Boyu is best known for making billions of dollars on big early tech bets including Alibaba, Jack Ma’s ecommerce platform that listed in 2014, while also focusing on emerging consumer, finance and healthcare companies.

The logo of Boyu Capital at the company’s office in Hong Kong
Hong Kong-based Boyu Capital rode China’s tech boom to become one of the country’s most successful investors. Now, it must adjust to Beijing’s crackdown on the sector and emphasis on wealth inequality © Tyrone Siu/Reuters

The firm was poised to repeat its Alibaba trick in late 2020 as an early investor in Ma’s online finance unit, Ant Group, before regulators blocked what would have been the world’s largest-ever initial public offering.

Boyu was also hit by a government crackdown on private education companies in July — the firm was an early investor in online tutorial provider Yuanfudao.

It dodged a bullet, however, when it offloaded most of its stake in Didi Chuxing before the ride-hailing group’s June initial public offering in New York, according to people familiar with its investment. Didi’s share price collapsed after the Chinese government launched an investigation into its data security practices.

In addition to Didi, people close to Boyu said it had invested in seven or eight companies that successfully launched IPOs last year, including Cloud Village, the music streaming unit of NetEase, and biotech start-ups such as Brii Biosciences and KeyMed Biosciences.

“A few years back you would still have very large ecosystem companies in the marketplace — the likes of Alibaba, Ant, Meituan and ByteDance,” said a Boyu investor. “But this market is much more crowded than before and the likelihood of an ecosystem company that big coming out is getting smaller. Boyu has to focus more on winners in niche sectors.”

Boyu’s early success with Alibaba had its roots in an accidental encounter. In the early 1990s, Ma, then a university English teacher, was a judge at an English-language competition in his hometown of Hangzhou in eastern China. Tong was one of the high-school students competing at the event, according to people familiar with their relationship.

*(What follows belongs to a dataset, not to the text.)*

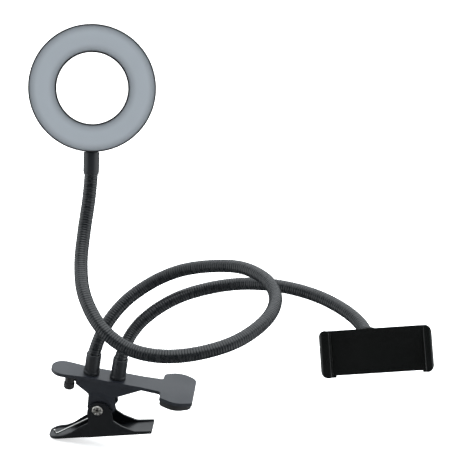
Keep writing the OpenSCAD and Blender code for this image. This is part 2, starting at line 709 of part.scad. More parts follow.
upper_lever();
upper_jaw_pad();
ferrule(ring_arm_x);  // ring_arm_ferrule
ferrule(phone_arm_x);  // phone_arm_ferrule
ferrule_nuts();
cable_gland();
pivot_rivet();
upper_spring_half();
lower_lever();
lower_spring_half();
ring_arm(1);  // ring_arm_1
ring_arm(2);  // ring_arm_2
ring_arm(3);  // ring_arm_3
ring_arm(4);  // ring_arm_4
ring_arm(5);  // ring_arm_5
ring_arm(6);  // ring_arm_6
ring_arm(7);  // ring_arm_7
ring_lead(1);  // ring_lead_1
ring_lead(2);  // ring_lead_2
ring_lead(3);  // ring_lead_3
ring_lead(4);  // ring_lead_4
ring_lead(5);  // ring_lead_5
ring_lead(6);  // ring_lead_6
ring_lead(7);  // ring_lead_7
ring_neck();
ring_neck_nut();
ring_housing();
ring_back_cover();
cover_screws();
diffuser();
led_board();
board_screws();
leds();
phone_arm(1);  // phone_arm_1
phone_arm(2);  // phone_arm_2
phone_arm(3);  // phone_arm_3
phone_arm(4);  // phone_arm_4
ball_stud();
ball_seat();
ball_lock_nut();
holder_front_plate();
holder_back_shell();
holder_screws();
jaw_spring();
fixed_jaw();
fixed_jaw_pad();
sliding_jaw();
sliding_jaw_pad();
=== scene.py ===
"""Looks of a clip-on ring light with a phone holder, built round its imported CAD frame."""

from math import acos, atan2, ceil, cos, floor, pi, radians, sin, tau

import bmesh
import bpy
from bpy.props import FloatProperty, FloatVectorProperty, IntProperty, PointerProperty
from mathutils import Euler, Matrix, Vector


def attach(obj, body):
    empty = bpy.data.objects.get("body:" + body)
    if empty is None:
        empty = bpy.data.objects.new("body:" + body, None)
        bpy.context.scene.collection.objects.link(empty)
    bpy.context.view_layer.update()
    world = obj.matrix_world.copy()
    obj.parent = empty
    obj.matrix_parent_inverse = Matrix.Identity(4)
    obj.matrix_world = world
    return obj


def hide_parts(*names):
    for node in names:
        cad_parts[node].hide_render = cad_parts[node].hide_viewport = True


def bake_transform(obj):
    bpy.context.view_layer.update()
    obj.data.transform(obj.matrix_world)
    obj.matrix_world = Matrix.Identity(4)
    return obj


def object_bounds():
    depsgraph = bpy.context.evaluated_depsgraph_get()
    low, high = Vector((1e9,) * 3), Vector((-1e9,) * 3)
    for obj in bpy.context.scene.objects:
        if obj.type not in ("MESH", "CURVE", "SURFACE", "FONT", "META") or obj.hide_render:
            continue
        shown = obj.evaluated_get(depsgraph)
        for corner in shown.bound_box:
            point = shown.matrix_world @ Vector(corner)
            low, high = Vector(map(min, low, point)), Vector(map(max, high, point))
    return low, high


bl_info = {
    "name": "Clip-on ring light",
    "version": (1, 0, 0),
    "blender": (4, 5, 0),
    "location": "3D View > Sidebar > Ring Light",
    "description": "Builds a ring light and a phone holder on two flexible arms and a clip",
    "category": "Object",
}

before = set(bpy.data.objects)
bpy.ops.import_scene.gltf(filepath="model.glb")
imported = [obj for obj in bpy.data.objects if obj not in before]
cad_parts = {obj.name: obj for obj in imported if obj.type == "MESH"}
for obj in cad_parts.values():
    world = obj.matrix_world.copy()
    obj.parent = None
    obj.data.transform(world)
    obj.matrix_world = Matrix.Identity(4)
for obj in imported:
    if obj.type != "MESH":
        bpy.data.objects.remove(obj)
CAD_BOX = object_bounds()
MM = 0.001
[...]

Ma, who went on to become the country’s most famous entrepreneur, was impressed by Tong’s performance and congratulated him. It was the start of a three-decade friendship.

Tong was in his mid-30s when he founded Boyu. He met Jiang when the latter was an intern at General Atlantic’s Hong Kong office.

The children and grandchildren of China’s leaders have traditionally enjoyed access to decision makers, and foreign businesses in the country have turned to them as facilitators.

Liu Tianran, son of vice-premier Liu He, a confidante of Xi Jinping, established Skycus Capital in late 2016. Skycus has invested in units of Chinese technology giants Tencent and, which are Ant and Alibaba’s biggest rivals. Wen Yunsong, the son of former premier Wen Jiabao, founded the New Horizon investment fund in 2005, when his father was in power.

But since Xi became Communist party leader in 2012, the princelings’ influence has diminished, investors and analysts said.

“Those princelings who are still active in finance are extremely low-key, staying in narrower sectors, with much smaller funds than Boyu,” said a veteran dealmaker who was involved in the restructuring of state-owned enterprises. “What makes Boyu different is the calibre of its general partners, fund size . . . and track record, which all mean that it does not need to trade on princeling connections.”

Kerry Brown, a China expert at King’s College London, said it was “now probably as much a liability as a help to have these figures [princelings] associated with you”.

“There are now so many people outside these [elite] networks with excellent skills,” he added. “Why rely on someone just because of who they are related to?”

Boyu, Tong and Jiang declined to comment for this article.

For Boyu’s part, launching with industry veterans was instrumental to its success, according to people who worked with the firm. Aside from Jiang, Tong also recruited Louis Cheung, a former president and chief financial officer at Ping An, China’s largest insurance group, and Mary Ma, who was finance chief at Lenovo when the Chinese company bought IBM’s PC business in a landmark 2005 transaction. She later joined TPG Capital, the US private equity firm.

“If there was no Sean, no Mary and no Louis we would have been concerned about [Boyu’s] set-up,” said an executive at one of the firm’s longtime partners.

From 2011 to 2019, Boyu raised four US dollar funds, and last year finalised a fifth worth $6.8bn, according to several people involved. It is the largest US dollar fund in China controlled by an independent manager, according to AVCJ, a data provider. Boyu has also completed three smaller renminbi-denominated funds and is now raising a fourth.

The firm has increased its office space in Beijing and Shanghai, where Jiang is based. It also opened a Singapore office in late 2019; Tong relocated there from Hong Kong in 2020.

But Boyu is now navigating a dramatically more politicised investment climate. Xi has made it clear that no industry is safe from regulatory risk if it does not contribute to “common prosperity” in the run-up to his bid this year for an unprecedented third term as party head.

“Boyu has picked well but the same relationship will not always give you the same outcome — look at Ant,” said one Boyu investor. “The thing with China is, you don’t know when regulatory risk might hit you.”